== EXERCISE DIRECTIONS ==
Exactly reproduce the lines from the line containing "obj.data.transform(world)" to the end of the data below, inclusive, and nothing else.

== SOURCE DATA ==

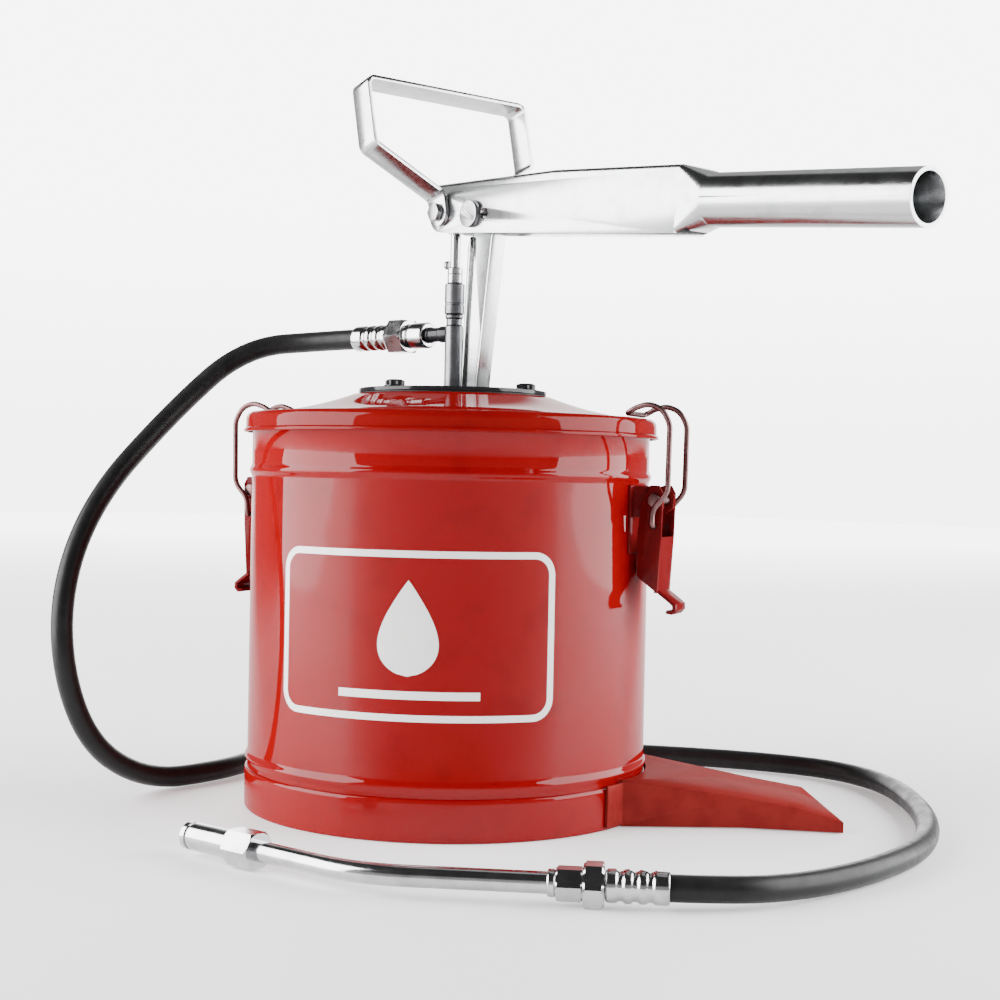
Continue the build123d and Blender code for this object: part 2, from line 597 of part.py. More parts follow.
def main():
    os.makedirs("parts", exist_ok=True)
    nodes = {
        "pail_shell": pail_shell(),
        "pail_base": pail_base(),
        "foot_pedal": foot_pedal(),
        "lid": lid(),
        "lid_gasket": turned([(118.6, RIM_Z + 0.05), (122.6, RIM_Z + 0.05), (122.6, 231.2), (120.5, 233.4),
                              (118.6, 233.6)]),
        "flange_gasket": flange(PLATE_R - 0.5, LID_TOP_Z + 0.02, LID_TOP_Z + GASKET_T - 0.02, 15.0),
        "flange_plate": flange(PLATE_R, LID_TOP_Z + GASKET_T, PLATE_Z, RISER_R + 0.05),
        "flange_bolts": group([flange_bolt(*place) for place in bolt_places()]),
        "flange_nuts": group([flange_nut(*place) for place in bolt_places()]),
        "barrel_head": barrel_head(),
        "barrel_tube": barrel_tube(),
        "foot_valve_body": foot_valve(),
        "foot_valve_ball": Pos(0, 0, 28.03) * Sphere(4.0),
        "foot_valve_spring": coil(2.6, 0.45, 31.9, 40.9, 4),
        "spring_cross_pin": bar((-BARREL_R + 0.1, 0, SPRING_PIN_Z), (BARREL_R - 0.1, 0, SPRING_PIN_Z), 0.9),
        "inlet_strainer": strainer(),
        "riser_tube": riser(),
        "gland_packing": ring(4.55, ROD_R + RUN, 297.5, 310.9),
        "gland_nut": gland_nut(),
        "gland_collar": ring(4.6, ROD_R + 0.35, 315.5, 325.0),
        "collar_screw": around(bar((4.7, 0, 327.0), (8.2, 0, 327.0), 2.6), OUTLET_AZIMUTH),
        "outlet_nipple": outlet_nipple(),
        "outlet_coupler": outlet_coupler(),
        "outlet_swivel_nut": outlet_swivel_nut(),
        "outlet_ferrule": ferrule(along_outlet(51.7), OUT_DIR, 32.0),
        "hose": hose(),
        "nozzle_ferrule": ferrule(from_mouth(30.0), PIPE_DIR),
        "nozzle_swivel_nut": nozzle_swivel_nut(),
        "nozzle_adapter": nozzle_adapter(),
        "nozzle_pipe": nozzle_pipe(),
        "coupler_nut": coupler_nut(),
        "coupler_body": coupler_body(),
        "coupler_jaws": coupler_jaws(),
        "coupler_seal": coupler_seal(),
        "post": post(),
        "pivot_bush": pivot_bush(),
        "lever_arm": lever_arm(),
        "lever_pin": lever_pin(),
        "lever_pin_ring": pin_ring(),
        "piston_rod": bar((0, 0, PISTON_Z + 16.6), (0, 0, ROD_EYE[1] - 4.6), ROD_R),
        "rod_eye": rod_eye(),
        "rod_bolt": rod_bolt(),
        "rod_bolt_nut": rod_nut(),
        "piston": piston(),
        "piston_ball": Pos(0, 0, PISTON_Z + 6.45) * Sphere(3.2),
        "piston_ring": ring(BARREL_BORE - RUN, 7.05, PISTON_Z + 3.05, PISTON_Z + 6.95),
        "carry_handle": carry_handle(),
        "latch_brackets": group([around(latch_bracket(), a) for a in LATCH_AZIMUTHS.values()]),
        "latch_pins": group([around(latch_pin(), a) for a in LATCH_AZIMUTHS.values()]),
    }
    for name, azimuth in LATCH_AZIMUTHS.items():
        nodes[f"latch_toggle_{name}"] = around(toggle(), azimuth)
        nodes[f"latch_bail_{name}"] = around(bail(), azimuth)
    for name, shape in nodes.items():
        export_step(shape, f"parts/{name}.step")
    print(len(nodes), "nodes")


main()
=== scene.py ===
"""Looks for the lever bucket pump: enamelled pail, zinc lever and loop, chrome fittings, rubber hose."""
import json
from math import atan2, cos, hypot, pi, radians, sin, tan

import bmesh
import bpy
from mathutils import Matrix, Vector


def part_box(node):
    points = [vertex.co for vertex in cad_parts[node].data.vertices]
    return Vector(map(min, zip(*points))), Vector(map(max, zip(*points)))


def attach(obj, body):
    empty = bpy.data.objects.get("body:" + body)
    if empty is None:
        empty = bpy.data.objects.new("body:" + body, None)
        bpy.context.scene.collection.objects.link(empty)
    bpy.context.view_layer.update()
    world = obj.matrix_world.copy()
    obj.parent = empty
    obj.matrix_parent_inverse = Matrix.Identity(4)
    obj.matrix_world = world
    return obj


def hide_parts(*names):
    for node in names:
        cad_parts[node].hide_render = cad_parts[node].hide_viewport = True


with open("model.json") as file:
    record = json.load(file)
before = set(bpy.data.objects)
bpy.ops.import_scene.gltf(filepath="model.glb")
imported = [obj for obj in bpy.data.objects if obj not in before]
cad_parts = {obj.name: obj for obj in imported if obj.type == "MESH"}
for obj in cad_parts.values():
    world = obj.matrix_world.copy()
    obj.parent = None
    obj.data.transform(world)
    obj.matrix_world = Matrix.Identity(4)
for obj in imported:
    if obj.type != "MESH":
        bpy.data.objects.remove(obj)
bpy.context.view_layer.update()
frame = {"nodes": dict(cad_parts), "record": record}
nodes = frame["nodes"]
MM = 0.001

# ---------------------------------------------------------------- places, from the frame
PAIL_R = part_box("pail_base")[1].x - 0.0015            # outside of the wall, inside the base band
RIM_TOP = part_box("pail_shell")[1].z
LID_LOW, LID_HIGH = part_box("lid")[0].z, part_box("lid")[1].z
PLATE_LOW, PLATE_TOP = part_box("flange_plate")[0].z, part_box("flange_plate")[1].z
PLATE_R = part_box("flange_plate")[1].x
OUTLET_AZIMUTH = radians(190)
OUTLET_Z = (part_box("outlet_swivel_nut")[0].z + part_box("outlet_swivel_nut")[1].z) / 2
HOSE_R = 0.0065
UP = Vector((0, 0, 1))

# ---------------------------------------------------------------- camera
VIEW_TURN = radians(53)            # from the camera's own frame to the row frame
LENS_MM, SENSOR_MM = 60.31, 36
CAMERA_DISTANCE, CAMERA_HEIGHT = 1.021, 0.1997
CAMERA_YAW, CAMERA_PITCH, CAMERA_ROLL = 0.0294, 0.0149, 0.0198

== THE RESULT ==
    obj.data.transform(world)
    obj.matrix_world = Matrix.Identity(4)
for obj in imported:
    if obj.type != "MESH":
        bpy.data.objects.remove(obj)
bpy.context.view_layer.update()
frame = {"nodes": dict(cad_parts), "record": record}
nodes = frame["nodes"]
MM = 0.001

# ---------------------------------------------------------------- places, from the frame
PAIL_R = part_box("pail_base")[1].x - 0.0015            # outside of the wall, inside the base band
RIM_TOP = part_box("pail_shell")[1].z
LID_LOW, LID_HIGH = part_box("lid")[0].z, part_box("lid")[1].z
PLATE_LOW, PLATE_TOP = part_box("flange_plate")[0].z, part_box("flange_plate")[1].z
PLATE_R = part_box("flange_plate")[1].x
OUTLET_AZIMUTH = radians(190)
OUTLET_Z = (part_box("outlet_swivel_nut")[0].z + part_box("outlet_swivel_nut")[1].z) / 2
HOSE_R = 0.0065
UP = Vector((0, 0, 1))

# ---------------------------------------------------------------- camera
VIEW_TURN = radians(53)            # from the camera's own frame to the row frame
LENS_MM, SENSOR_MM = 60.31, 36
CAMERA_DISTANCE, CAMERA_HEIGHT = 1.021, 0.1997
CAMERA_YAW, CAMERA_PITCH, CAMERA_ROLL = 0.0294, 0.0149, 0.0198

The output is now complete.